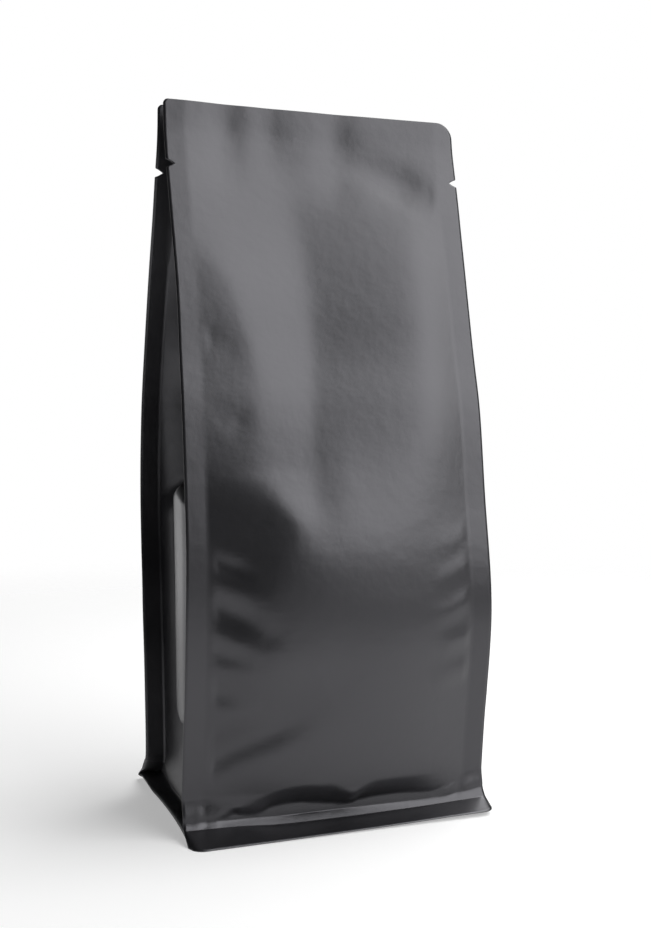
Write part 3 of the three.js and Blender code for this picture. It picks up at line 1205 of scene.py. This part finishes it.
@dataclass(frozen=True)
class Studio:
    """A pale floor, a pale surround, soft lights and the camera."""

    camera_place: tuple[float, float, float] = (-0.1948, -0.5645, 0.1813)
    camera_turn: float = -19.82
    camera_dip: float = 1.771
    lens: float = 47.73
    sensor: float = 36.0
    light_aim: tuple[float, float, float] = (0.0, 0.0, 0.16)
    floor_fade: tuple[float, float] = (0.35, 1.1)
    floor_front: tuple[float, float] = (0.51, 0.81)
    floor_grey: float = 0.6
    floor_glow: float = 0.4
    pale: float = 1.0
    dim: float = 0.016
    horizon: float = 0.7
    beneath: float = 1.6
    softboxes: tuple[Softbox, ...] = (
        Softbox("key", bearing=41.5, rise=33, distance=1.3, width=1.3, height=1.4, power=20),
        Softbox("side", bearing=115, rise=62, distance=1.4, width=1.2, height=1.2, power=22),
    )

    def build(self) -> None:
        """Make the studio."""
        self.floor()
        self.world()
        self.camera()
        for softbox in self.softboxes:
            softbox.build(Vector(self.light_aim))

    def floor(self) -> bpy.types.Object:
        """Make the floor, which melts into the surround away from the pouch and ends in front of it.

        Returns:
            The floor.
        """
        mesh = bmesh.new()
        bmesh.ops.create_grid(mesh, x_segments=1, y_segments=1, size=self.floor_fade[1])
        data = bpy.data.meshes.new("floor")
        mesh.to_mesh(data)
        mesh.free()
        floor = bpy.data.objects.new("floor", data)
        bpy.context.scene.collection.objects.link(floor)
        finish = Finish("pale_floor")
        place = finish.node("ShaderNodeTexCoord", out="Object")
        length = {"operation": "LENGTH"}
        away = finish.node("ShaderNodeVectorMath", settings=length, out="Value", Vector=place)
        near, far = self.floor_fade
        cover = 1.0 - finish.ramp(away, near, far)
        ahead = finish.node("ShaderNodeSeparateXYZ", out="Y", Vector=place)
        near, far = self.floor_front
        reach = finish.ramp(ahead, -far, -near)
        finish.set(
            Base_Color=(self.floor_grey, self.floor_grey, self.floor_grey, 1.0),
            Roughness=0.9,
            Specular_IOR_Level=0.0,
            Emission_Color=(1.0, 1.0, 1.0, 1.0),
            Emission_Strength=self.floor_glow,
            Alpha=cover * reach,
        )
        data.materials.append(finish.material)
        return floor

    def world(self) -> None:
        """Make the surround.

        It is pale only where the camera sees it directly. What lights the pouch and is mirrored in its
        film is a glow low down behind it, a glow from beneath the horizon, and dim elsewhere.
        """
        world = bpy.data.worlds.new("studio")
        bpy.context.scene.world = world
        world.use_nodes = True
        nodes = Nodes(world.node_tree)
        way = nodes.node("ShaderNodeTexCoord", out="Generated")
        split = nodes.node("ShaderNodeSeparateXYZ", Vector=way).socket.node
        x, y, z = (Value(nodes.tree, split.outputs[i]) for i in range(3))
        low = 1.0 - nodes.ramp(z, 0.15, 0.65)
        above = nodes.ramp(z, -0.05, 0.0)
        behind = nodes.ramp(y, 0.84, 0.985) * low * above
        beneath = nodes.ramp(y, -0.3, 0.1) * (1.0 - above)
        glow = behind * self.horizon + beneath * self.beneath + self.dim
        seen = nodes.node("ShaderNodeLightPath", out="Is Camera Ray")
        strength = seen * self.pale + (1.0 - seen) * glow
        surround = nodes.node("ShaderNodeBackground", Color=(1.0, 1.0, 1.0, 1.0), Strength=strength)
        nodes.node("ShaderNodeOutputWorld", Surface=surround)

    def camera(self) -> None:
        """Make the camera at the viewing place."""
        lens = bpy.data.cameras.new("camera")
        lens.lens, lens.sensor_width = self.lens, self.sensor
        lens.clip_start, lens.clip_end = 0.01, 50.0
        camera = bpy.data.objects.new("camera", lens)
        camera.location = self.camera_place
        camera.rotation_euler = (
            math.radians(90 - self.camera_dip),
            0.0,
            math.radians(self.camera_turn),
        )
        bpy.context.scene.collection.objects.link(camera)
        bpy.context.scene.camera = camera


# ---------------------------------------------------------------- the pouch


def main() -> None:
    """Build the studio and the pouch, and report each piece."""
    logging.basicConfig(level=logging.INFO, format="%(name)s: %(message)s")
    bpy.context.scene.view_settings.view_transform = "Standard"
    Studio().build()
    form = PouchForm()
    film, edge = MattFilm().build(), CutEdge().build()
    webs: list[Web] = [
        Panel(form, "front_panel", film, edge, Face.FRONT),
        Panel(form, "back_panel", film, edge, Face.BACK),
        Gusset(form, "left_gusset", film, edge, Flank.LEFT),
        Gusset(form, "right_gusset", film, edge, Flank.RIGHT),
        BasePanel(form, "base_panel", film, edge),
    ]
    for web in webs:
        piece = web.build()
        LOG.info("%s: %d faces", piece.name, len(piece.data.polygons))


if __name__ == "__main__":
    main()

________________________________________

▸ **DIRECTIONS**
Copy the data above exactly. Every line must be included.

▸ **ANSWER TO THIS EXERCISE**
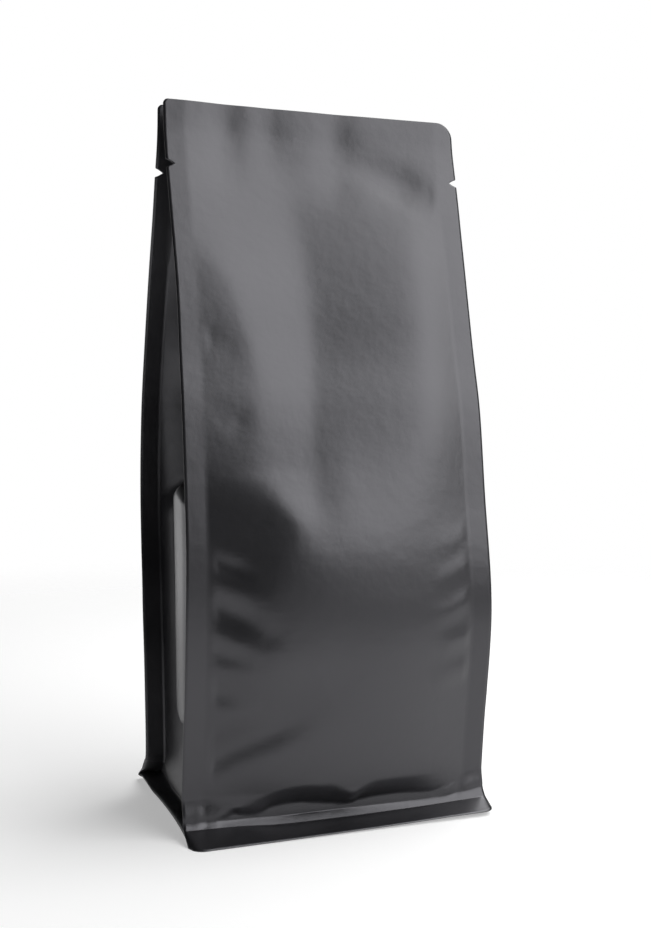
Write part 3 of the three.js and Blender code for this picture. It picks up at line 1205 of scene.py. This part finishes it.
@dataclass(frozen=True)
class Studio:
    """A pale floor, a pale surround, soft lights and the camera."""

    camera_place: tuple[float, float, float] = (-0.1948, -0.5645, 0.1813)
    camera_turn: float = -19.82
    camera_dip: float = 1.771
    lens: float = 47.73
    sensor: float = 36.0
    light_aim: tuple[float, float, float] = (0.0, 0.0, 0.16)
    floor_fade: tuple[float, float] = (0.35, 1.1)
    floor_front: tuple[float, float] = (0.51, 0.81)
    floor_grey: float = 0.6
    floor_glow: float = 0.4
    pale: float = 1.0
    dim: float = 0.016
    horizon: float = 0.7
    beneath: float = 1.6
    softboxes: tuple[Softbox, ...] = (
        Softbox("key", bearing=41.5, rise=33, distance=1.3, width=1.3, height=1.4, power=20),
        Softbox("side", bearing=115, rise=62, distance=1.4, width=1.2, height=1.2, power=22),
    )

    def build(self) -> None:
        """Make the studio."""
        self.floor()
        self.world()
        self.camera()
        for softbox in self.softboxes:
            softbox.build(Vector(self.light_aim))

    def floor(self) -> bpy.types.Object:
        """Make the floor, which melts into the surround away from the pouch and ends in front of it.

        Returns:
            The floor.
        """
        mesh = bmesh.new()
        bmesh.ops.create_grid(mesh, x_segments=1, y_segments=1, size=self.floor_fade[1])
        data = bpy.data.meshes.new("floor")
        mesh.to_mesh(data)
        mesh.free()
        floor = bpy.data.objects.new("floor", data)
        bpy.context.scene.collection.objects.link(floor)
        finish = Finish("pale_floor")
        place = finish.node("ShaderNodeTexCoord", out="Object")
        length = {"operation": "LENGTH"}
        away = finish.node("ShaderNodeVectorMath", settings=length, out="Value", Vector=place)
        near, far = self.floor_fade
        cover = 1.0 - finish.ramp(away, near, far)
        ahead = finish.node("ShaderNodeSeparateXYZ", out="Y", Vector=place)
        near, far = self.floor_front
        reach = finish.ramp(ahead, -far, -near)
        finish.set(
            Base_Color=(self.floor_grey, self.floor_grey, self.floor_grey, 1.0),
            Roughness=0.9,
            Specular_IOR_Level=0.0,
            Emission_Color=(1.0, 1.0, 1.0, 1.0),
            Emission_Strength=self.floor_glow,
            Alpha=cover * reach,
        )
        data.materials.append(finish.material)
        return floor

    def world(self) -> None:
        """Make the surround.

        It is pale only where the camera sees it directly. What lights the pouch and is mirrored in its
        film is a glow low down behind it, a glow from beneath the horizon, and dim elsewhere.
        """
        world = bpy.data.worlds.new("studio")
        bpy.context.scene.world = world
        world.use_nodes = True
        nodes = Nodes(world.node_tree)
        way = nodes.node("ShaderNodeTexCoord", out="Generated")
        split = nodes.node("ShaderNodeSeparateXYZ", Vector=way).socket.node
        x, y, z = (Value(nodes.tree, split.outputs[i]) for i in range(3))
        low = 1.0 - nodes.ramp(z, 0.15, 0.65)
        above = nodes.ramp(z, -0.05, 0.0)
        behind = nodes.ramp(y, 0.84, 0.985) * low * above
        beneath = nodes.ramp(y, -0.3, 0.1) * (1.0 - above)
        glow = behind * self.horizon + beneath * self.beneath + self.dim
        seen = nodes.node("ShaderNodeLightPath", out="Is Camera Ray")
        strength = seen * self.pale + (1.0 - seen) * glow
        surround = nodes.node("ShaderNodeBackground", Color=(1.0, 1.0, 1.0, 1.0), Strength=strength)
        nodes.node("ShaderNodeOutputWorld", Surface=surround)

    def camera(self) -> None:
        """Make the camera at the viewing place."""
        lens = bpy.data.cameras.new("camera")
        lens.lens, lens.sensor_width = self.lens, self.sensor
        lens.clip_start, lens.clip_end = 0.01, 50.0
        camera = bpy.data.objects.new("camera", lens)
        camera.location = self.camera_place
        camera.rotation_euler = (
            math.radians(90 - self.camera_dip),
            0.0,
            math.radians(self.camera_turn),
        )
        bpy.context.scene.collection.objects.link(camera)
        bpy.context.scene.camera = camera


# ---------------------------------------------------------------- the pouch


def main() -> None:
    """Build the studio and the pouch, and report each piece."""
    logging.basicConfig(level=logging.INFO, format="%(name)s: %(message)s")
    bpy.context.scene.view_settings.view_transform = "Standard"
    Studio().build()
    form = PouchForm()
    film, edge = MattFilm().build(), CutEdge().build()
    webs: list[Web] = [
        Panel(form, "front_panel", film, edge, Face.FRONT),
        Panel(form, "back_panel", film, edge, Face.BACK),
        Gusset(form, "left_gusset", film, edge, Flank.LEFT),
        Gusset(form, "right_gusset", film, edge, Flank.RIGHT),
        BasePanel(form, "base_panel", film, edge),
    ]
    for web in webs:
        piece = web.build()
        LOG.info("%s: %d faces", piece.name, len(piece.data.polygons))


if __name__ == "__main__":
    main()